I read almost 50 books in Korean this year. Most were books that I would’ve had access to in English. In fact, many of them were books I’ve read in English.
Interestingly, I found that reading books I’ve read in English was both easier and harder than blind reading in Korean. It was easier because I had some background knowledge, but it was harder because I tended to think in English while reading those books. I tended to remember big moments from the books in English in my head, and then I’d search for them in Korean in the books. It became a bit distracting.
But I bought so many books that were translations from English because I wasn’t sure what I wanted to read in Korean. When I was in Korea last year, I couldn’t read enough to figure out what I wanted to read!
The library books from my co-worker’s daughter have been a godsend! Those books expanded my horizons and allowed me to take reading risks with no financial risk.
At least ten of the books I read were ones I would not have had access to in English. If I count the Kare First Love manga series (would I would not have read in English, but enjoyed reading in Korean), I read more than twenty books I wouldn’t’ve been able to read in English.
English is such an international language that it’s easy to think that we have access to enough books to read. And perhaps we do. Still, there is something magical about getting access to a whole other language-worth of books.

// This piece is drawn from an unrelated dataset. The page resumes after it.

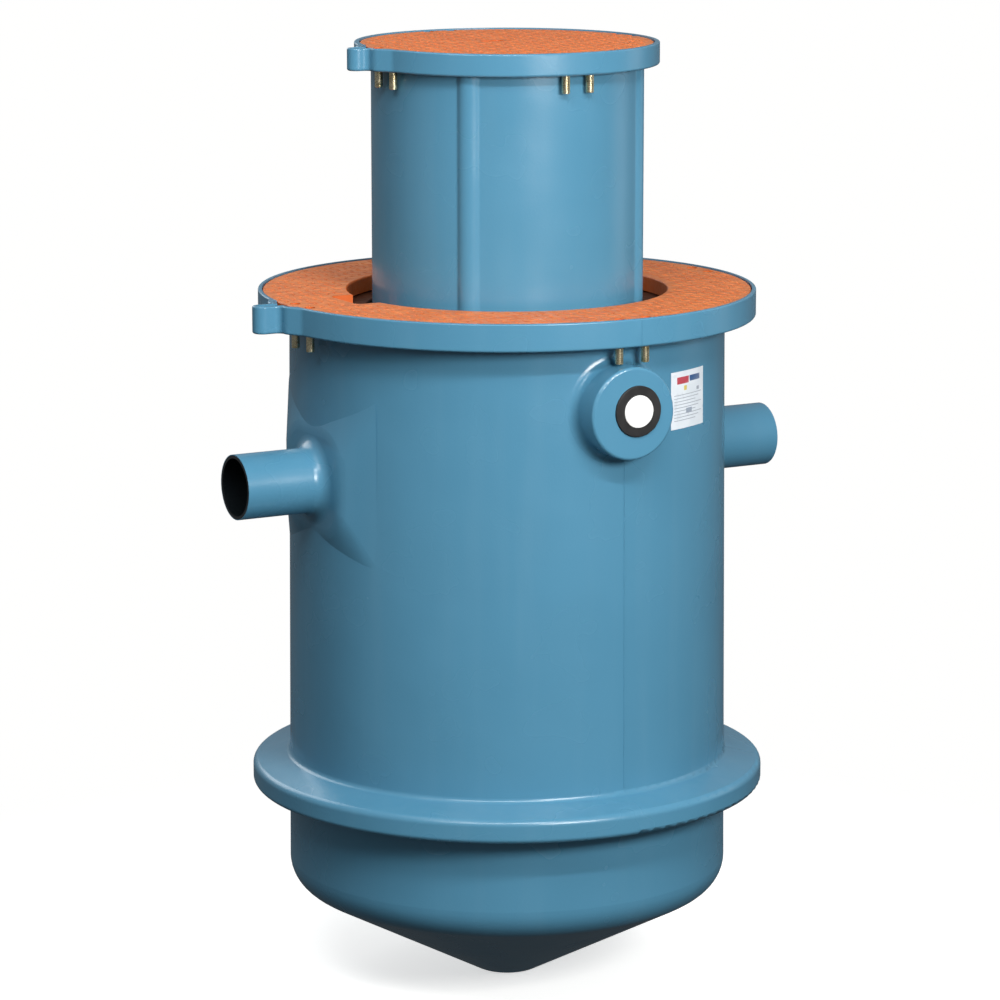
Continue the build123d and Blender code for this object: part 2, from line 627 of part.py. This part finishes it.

I read several awesome picture books that are only available in Korean, including one about a man who sucked up his wife in the vacuum cleaner. (Seriously. It was awesome.) I learned about the moon rabbits because I could read about them in Korean.
I ended up reading some propaganda that I borrowed from the gu office in Seoul when Good Man and I were registering our marriage. I learned “nuclear weapon” from that book and figured out a lot of political words from context.
I enjoyed the book about the third grade boy who was growing up (I’m Not a Kid Anymore) because it was such a Korean book.
Although I ended up throwing Body across the room, I am still amazed that I was able to read a book for Korean adults in Korean.
Now that I can truly read native content in Korean, it makes me even hungrier for the language!